Politicians have no business directing or defining patriotism, especially when their rhetoric sounds like 1950s-era Soviet sloganeering.
It was creepy when former President Barack Obama declared his first Inauguration Day as “National Day of Renewal and Reconciliation” and called upon us to find “common purpose of remaking this nation for our new century.” And it’s creepy when President Donald Trump declares his Inauguration Day as “National Day of Patriotic Devotion,” one in which “a new national pride stirs the American soul and inspires the American heart.”

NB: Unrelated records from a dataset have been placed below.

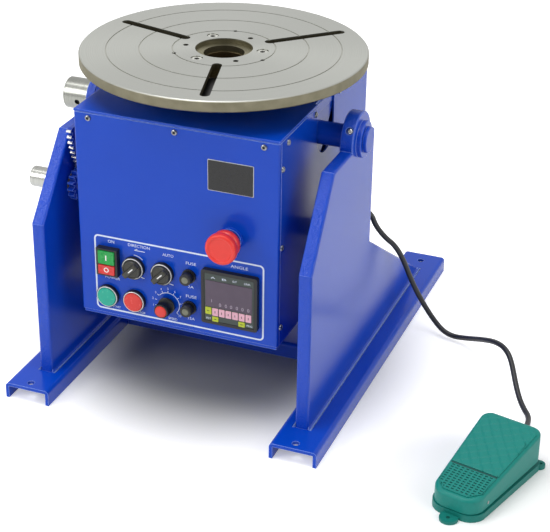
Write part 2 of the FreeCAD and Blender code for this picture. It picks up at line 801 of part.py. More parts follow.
# ---------------------------------------------------------------- spindle and table
def spindle_housing():
    barrel = rod_z(housing_radius, housing_bottom_z, housing_top_z, 0, table_y)
    flange = rod_z(housing_flange_diameter / 2, lid_top_z, lid_top_z + housing_flange_thickness, 0, table_y)
    shape = barrel.fuse(flange)
    seat_top = rod_z(bearing_outer_diameter / 2, upper_bearing_top - bearing_width, housing_top_z + 1, 0, table_y)
    seat_low = rod_z(bearing_outer_diameter / 2, housing_bottom_z - 1, lower_bearing_top, 0, table_y)
    middle = rod_z(bearing_outer_diameter / 2 - 4, lower_bearing_top - 1,
                   upper_bearing_top - bearing_width + 1, 0, table_y)
    return shape.cut([seat_top, seat_low, middle]).removeSplitter()


def bearing_outer_rings():
    """The balls and cage that run between the two rings are left out."""
    radius = bearing_outer_diameter / 2
    tops = (upper_bearing_top, lower_bearing_top)
    return Part.Compound([bearing_ring(z, radius, radius - bearing_ring_wall) for z in tops])


def bearing_inner_rings():
    radius = spindle_diameter / 2
    tops = (upper_bearing_top, lower_bearing_top)
    return Part.Compound([bearing_ring(z, radius + bearing_ring_wall, radius) for z in tops])


def spindle():
    body = rod_z(spindle_diameter / 2, spindle_bottom_z, upper_bearing_top, 0, table_y)
    shoulder = rod_z(spindle_shoulder / 2, upper_bearing_top, flange_bottom_z, 0, table_y)
    flange = rod_z(spindle_flange_diameter / 2, flange_bottom_z, table_bottom_z, 0, table_y)
    shape = body.fuse([shoulder, flange])
    shape = shape.cut(rod_z(spindle_bore / 2, spindle_bottom_z - 1, table_top_z, 0, table_y))
    for degrees in table_screw_angles:
        x, y = on_circle(table_screw_circle, degrees)
        shape = shape.cut(rod_z(table_screw_shank / 2, flange_bottom_z - 1, table_bottom_z + 1, x, y))
    return shape.removeSplitter()


def spindle_nut():
    ring = rod_z(spindle_nut_diameter / 2, nut_bottom_z, housing_bottom_z, 0, table_y)
    return ring.cut(rod_z(spindle_diameter / 2, nut_bottom_z - 1, housing_bottom_z + 1, 0, table_y))


def flat_gear(teeth, centre_y, tooth_degrees, z_top):
    points = gear_outline(table_module, teeth, 0, teeth, math.radians(tooth_degrees))
    corners = [Vector(r * math.cos(a), centre_y + r * math.sin(a), z_top - gear_face) for r, a in points]
    return Part.Face(Part.makePolygon(corners + corners[:1])).extrude(Vector(0, 0, gear_face))


def spindle_gear():
    gear = flat_gear(spindle_gear_teeth, table_y, 90, gear_top_z)
    return gear.cut(rod_z(spindle_diameter / 2, spindle_bottom_z - 1, gear_top_z + 1, 0, table_y))


def drive_pinion():
    """Pinion cut on the end of the gear motor's output shaft."""
    gear = flat_gear(drive_pinion_teeth, drive_axis_y, 270 + 180.0 / drive_pinion_teeth, gear_top_z)
    shaft_end = motor_plate_top - motor_plate_thickness - motor_shaft_seat + seat_gap
    return gear.fuse(rod_z(motor_shaft_radius, shaft_end, gear_top_z, 0, drive_axis_y))


def table_slot(degrees):
    slots = []
    for width, z_low, z_high in ((slot_width, table_bottom_z - 1, table_top_z + 1),
                                 (slot_undercut_width, table_bottom_z - 1, table_bottom_z + slot_undercut_depth)):
        half = width / 2
        bar = block((slot_inner_radius, slot_outer_radius), (-half, half), (z_low, z_high))
        ends = [rod_z(half, z_low, z_high, r, 0) for r in (slot_inner_radius, slot_outer_radius)]
        slots.append(bar.fuse(ends))
    slot = slots[0].fuse(slots[1])
    slot.rotate(Vector(0, 0, 0), Vector(0, 0, 1), degrees)
    slot.translate(Vector(0, table_y, 0))
    return slot


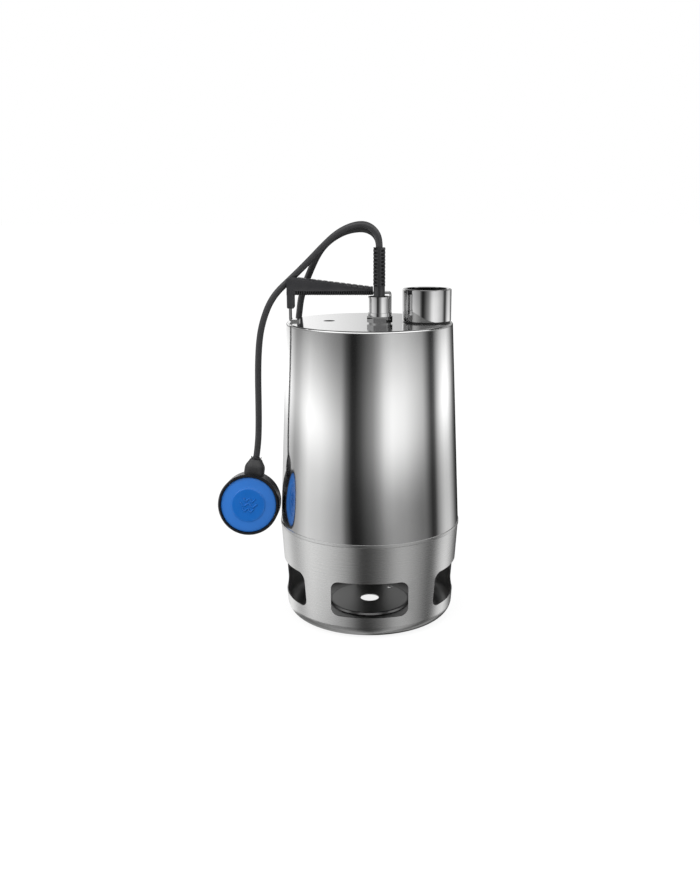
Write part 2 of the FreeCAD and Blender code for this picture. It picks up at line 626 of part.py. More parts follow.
def stator():
    """Motor can with the stator core pressed in and the ends of its winding."""
    place = ("motor_x", "0", "0")
    inside = "can_radius - can_wall"
    turned("motor_can", [(inside, "can_low"), ("can_radius", "can_low"), ("can_radius", "can_high"),
                         (inside, "can_high")], place)
    gaskets = turned("can_gaskets", [(inside + " - 1", "can_low - 1"), ("head_radius", "can_low - 1"),
                                     ("head_radius", "can_low"), (inside + " - 1", "can_low")], place)
    turn_outline(gaskets, [(inside, "can_high"), ("head_radius", "can_high"),
                           ("head_radius", "can_high + 1"), (inside, "can_high + 1")])
    turned("stator_core", [("stator_bore", "core_low"), (inside, "core_low"), (inside, "core_high"),
                           ("stator_bore", "core_high")], place)
    low, high = "core_low - winding_length", "core_high + winding_length"
    ends = turned("winding_ends", [("winding_inner", low), ("winding_outer", low),
                                   ("winding_outer", "core_low"), ("winding_inner", "core_low")], place)
    turn_outline(ends, [("winding_inner", "core_high"), ("winding_outer", "core_high"),
                        ("winding_outer", high), ("winding_inner", high)])


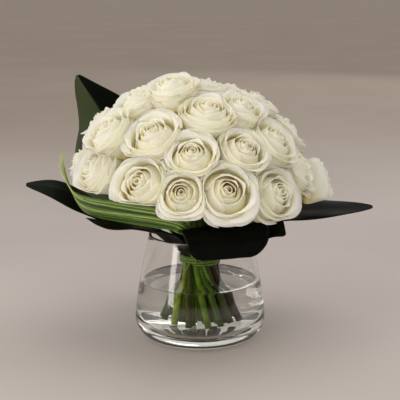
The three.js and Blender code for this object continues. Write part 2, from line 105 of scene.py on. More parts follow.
def ramp(tree, factor, stops):
    """A colour ramp over a factor, with its stops given as position and sRGB hex."""
    made = node(tree, "ValToRGB", links={"Fac": factor})
    elements = made.color_ramp.elements
    while len(elements) < len(stops):
        elements.new(0.5)
    for element, (position, colour) in zip(elements, stops):
        element.position = position
        element.color = linear(colour)
    return made.outputs["Color"]


def finish_of(name):
    """A new material with an empty graph and its output."""
    material = bpy.data.materials.new(name)
    material.use_nodes = True
    material.node_tree.nodes.clear()
    return material, material.node_tree, node(material.node_tree, "OutputMaterial")


def times_plus(tree, value, factor, plus):
    """value x factor + plus, where plus is a number or another node's socket."""
    values, links = {"operation": "MULTIPLY_ADD", 1: factor}, {0: value}
    (links if isinstance(plus, bpy.types.NodeSocket) else values)[2] = plus
    return node(tree, "Math", values, links).outputs[0]


def noise(tree, vector, scale, detail):
    """Cloudy noise over a vector, from 0 to 1, with so many clouds to a unit."""
    return node(tree, "TexNoise", {"Scale": scale, "Detail": detail}, {"Vector": vector}).outputs["Fac"]


def streaks(tree, place, across, along, detail):
    """Noise drawn out along a piece's UV: so many streaks across it, and so many changes along it."""
    stretch = node(tree, "Mapping", {"Scale": (across, along, 1.0)}, {"Vector": place.outputs["UV"]})
    return noise(tree, stretch.outputs["Vector"], 1.0, detail)


def mark(tree, name):
    """The number that each point of a piece carries under a name."""
    return node(tree, "Attribute", {"attribute_name": name}).outputs["Fac"]


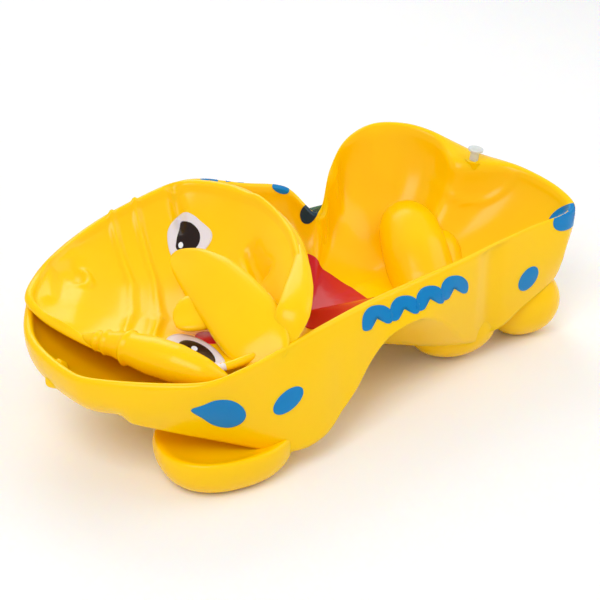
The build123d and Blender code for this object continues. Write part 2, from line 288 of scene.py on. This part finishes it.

This kind of self-aggrandizement is what you see under cults of personality, not American republicanism. Far be it from me to lecture anyone on how to love their country, but if your devotion to America is contingent upon the party or the person in office, you’re probably not doing it quite like the Founding Fathers envisioned. It’s bad enough that these inaugurations are treated as coronations. It can’t be patriotic to treat politicians like quasi-religious figures. Moreover, this kind of devotional ties patriotism — either implicitly or in some cases rather explicitly — to a preferred set of policy initiatives or a political office.
We just survived eight years of a messianic presidency with a finger-wagging, patriotism-appropriating administration lecturing us on how to be proper Americans. If you didn’t support the administration’s point of view, then-Vice President Joe Biden might accuse you of “betting against America.”
“What we need as a nation,” then-Treasury Secretary Jack Lew wrote to a Republican Congress in 2014, echoing the president, “is a new sense of economic patriotism, where we all rise or fall together.” Was Lew talking about our unalienable right of free expression? No, he was talking about punishing America-based companies that were trying to lower their tax burden, which happens to be one of the highest rates in the free world.
By the way, if we’re going to play this game, avoiding excessive taxation is also one of the most American things we can do.
So it was creepy when Obama was trying to replace American idealism with progressivism and calling it “economic patriotism,” and it’s creepy when Trump does basically the same thing under the guise of economic nationalism.
Now, judging from the campaign rhetoric, failing to support tariffs or other counterproductive “buy American” economic policies will have you branded seditious over the next four years. Trump’s chief strategist, Steve Bannon, who probably had something to do with the devotion executive order, has referred to himself as an “economic nationalist,” a loaded term that means you only love your country if you support mercantilism.
Economic nationalists rely on a populism that lays blame on others — Mexico, China, whoever — for American problems. It’s a philosophy, if we trust Bannon or Trump, that values power over most principles, including liberty. It’s a philosophy that sounds like many things, none of them American patriotism.
The idea is amorphous, but patriotism, especially in this country, is driven by idealism rather than chauvinism, ethnicity or “power.” As George Orwell famously noted, nationalism isn’t the same as patriotism. In the American sense, patriotism is a fidelity to a place and the Constitution and is by nature “defensive, both militarily and culturally.” Nationalism, on the other hand, “is inseparable from the desire for power.” A devotional to our “new national pride” strongly hints at the latter.
You can hate your president and love your country. You can hope your president fails and still be patriotic. We don’t always have a shared purpose. That’s because presidents are not only commanders in chief but also politicians with agendas. And sometimes those agendas clash with your worldview. Let’s not have devotionals venerating their ascendency every four years.